The tidal evolution of dark galactic substructures
In this thesis we study the tidal evolution of dark matter subhaloes. We first look at reproducing the work of van den Bosch and Ogiya (2018), who suggested that modern cosmological simulations still suffer from excessive disruption of subhaloes due to gravitational tides. We were able to reproduce the results qualitatively, but not exactly, and found that our subhaloes were slightly more robust and resistant to disruption. We examine substructures in state-of-the-art cosmological simulations. We develop a technique to study substructures of a Milky Way-like halo from the Aquarius project (Springel et al., 2008) using the HEX technique (Lowing et al., 2011). HEX allows us to realistically model the potential of a halo in a computationally efficient fashion, which means that it is possible to run a large number of simulations of individual subhaloes.
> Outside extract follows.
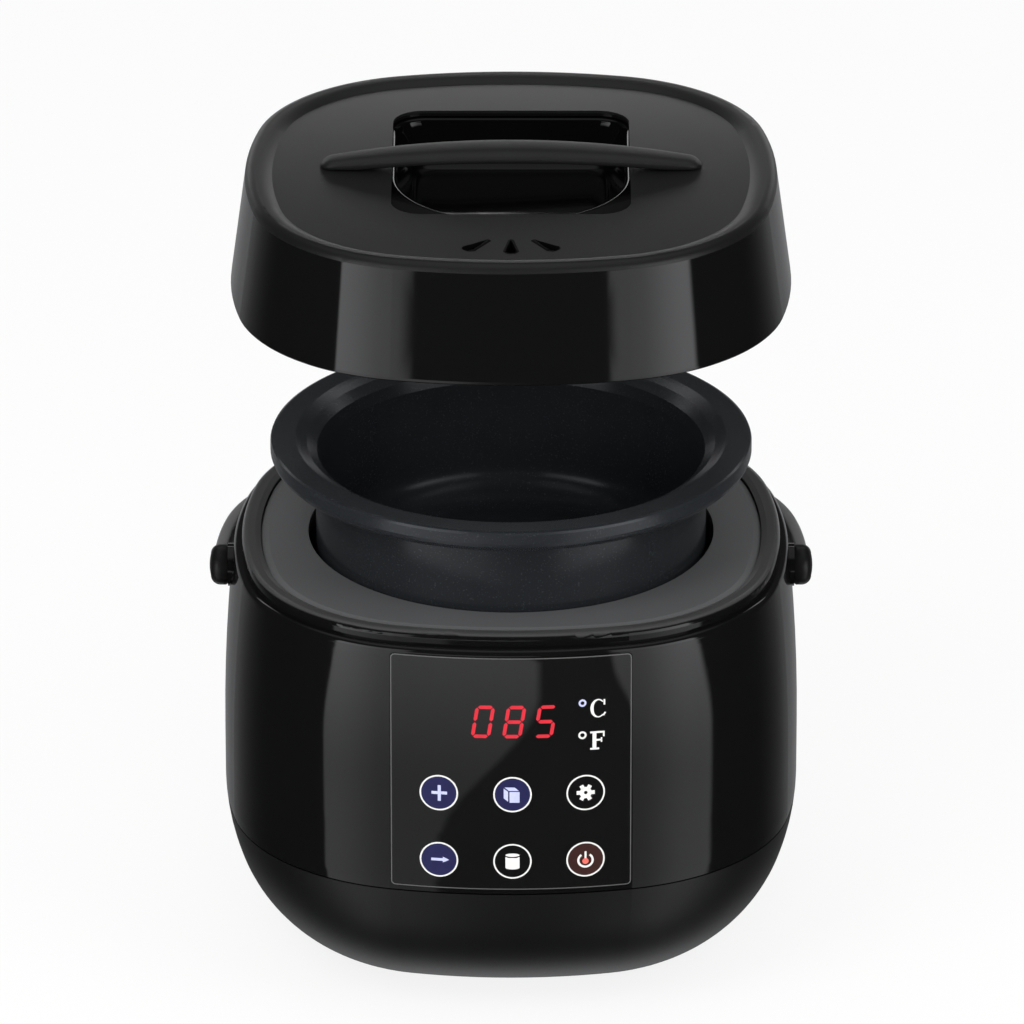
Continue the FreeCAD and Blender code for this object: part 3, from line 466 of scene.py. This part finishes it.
def finish(name, dark, light, rough_low, rough_high, grain, bump, metallic=0.0, specular=0.5):
    """Surface whose colour and roughness drift a little and whose grain is a fine bump."""
    material, tree, shader = principled(name)
    fine = fine_grain(tree, grain)
    put(tree, shader.inputs["Base Color"], mix_colour(tree, slow_drift(tree), dark, light))
    put(tree, shader.inputs["Roughness"], ramp(tree, fine, 0.3, 0.7, rough_low, rough_high))
    shader.inputs["Metallic"].default_value = metallic
    shader.inputs["Specular IOR Level"].default_value = specular
    add_bump(tree, shader, fine, bump)
    return material


def two_finishes(name, share, polished, dark, light, smooth_roughness, rough_roughness, grain, bump):
    """Polished where the share is zero, grained where it is one; the share is made in the material's tree."""
    material, tree, shader = principled(name)
    grained = share(tree)
    colour = mix_colour(tree, slow_drift(tree), dark, light)
    put(tree, shader.inputs["Base Color"], mix_colour(tree, grained, polished, colour))
    put(tree, shader.inputs["Roughness"], ramp(tree, grained, 0, 1, smooth_roughness, rough_roughness))
    add_bump(tree, shader, math_node(tree, "MULTIPLY", fine_grain(tree, grain), grained), bump)
    return material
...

We find that the softening length does not seem to have a significant effect on the survival of substructure in realistic conditions. We find that with sufficient resolution, subhaloes which were lost in the original simulation do survive until the end. However, these subhaloes are relatively rare. We thus confirm that while there is artificial disruption, this does not appear to affect the substructure population as a whole in a realistic simulation.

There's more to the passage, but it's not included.